Remember this is only to slightly enhance the EQ, not to blow the ears off the listener by changing the EQ too much. The music tracks that you are DJing with are already mixed and mastered with EQ in mind.

Action

  1. Analyse the spectrum of EQ to see where there may be any peaks in frequencies that you might want to adjust negatively or positively
  2. Click on ‘Analyze’
  3. The ‘Plot Spectrum’
  4. Then click on ‘Effect’ then ‘Graphic EQ’.
  5. Adjust the specific frequencies you’ve identified by moving the EQ levels, then you’re done.

Export Smaller File Size to Share

MP3 320 kbps is usually the best to share with club promoters, record labels social media and Mixcloud etc. The file size is usually lower than a WAV file and holds a decent level of audio quality.

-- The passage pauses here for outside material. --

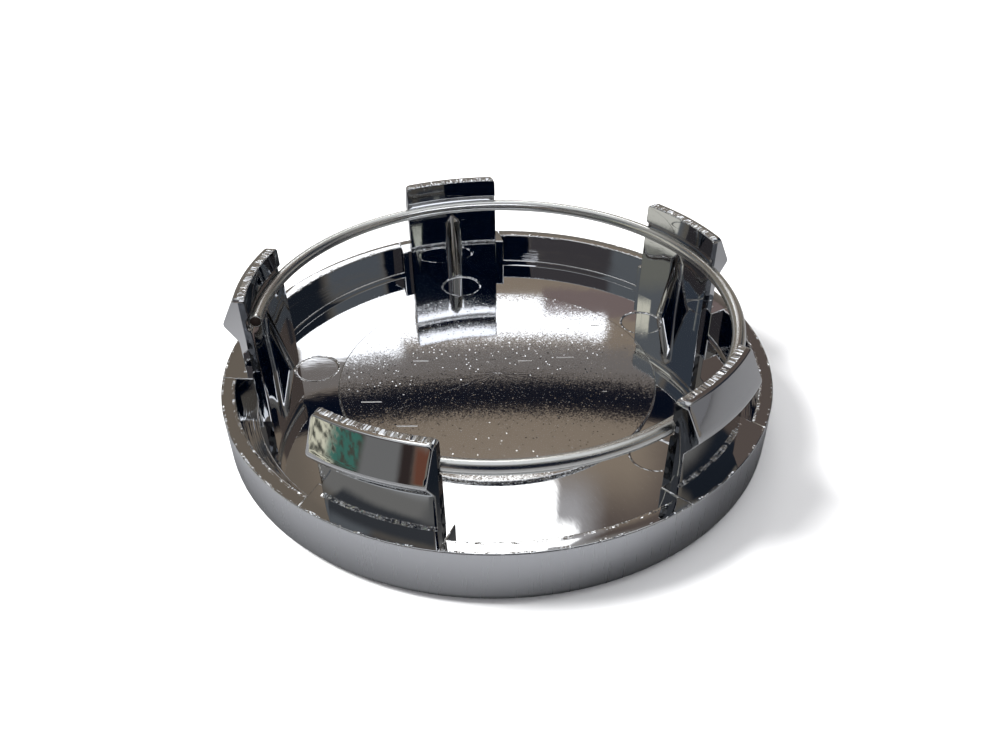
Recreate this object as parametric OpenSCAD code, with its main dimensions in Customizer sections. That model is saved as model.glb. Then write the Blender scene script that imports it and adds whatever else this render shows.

In order to achieve this, when you’re exporting the project, you can select a different file type and kbps rate too, make sure it’s MP3 320. Any lower than this then your DJ mix might not sound as great on a bigger speaker system. Maintain some quality at least because you’re looking to impress, not look like an amateur.

Action

  1. Click on export or save as
  2. in the file format options, select MP3 320
  3. create a catchy name that’s in a similar format to all your other DJ mixes e.g. <DJ Name><Genre Style><Date>
  4. save to a folder where you save all of your DJ mixes
  5. upload to social media, Mixcloud, email list, usb memory sticks ready for promotion.

Related Questions

How do I edit a mix in audacity?

Upload a DJ mix audio file to Audacity. Use the area select tool and ‘cut’ tool to get rid of areas of the audio that you don’t require, this can be done at the beginning or ending of the DJ mix. During the mix the envelope tool can be used to smooth out certain peaks in the audio waves. Finally, a compressor can be used subtly to smooth out the overall audio.

Should you compress a DJ mix?

It’s not always necessary to use a compressor on a DJ mix audio file. If there are some sections of the DJ mix that peak then a compressor can help by adding a low or medium ratio. Another technique can be to adjust the envelope volume tool to smooth out the peaks of certain audio within the DJ mix.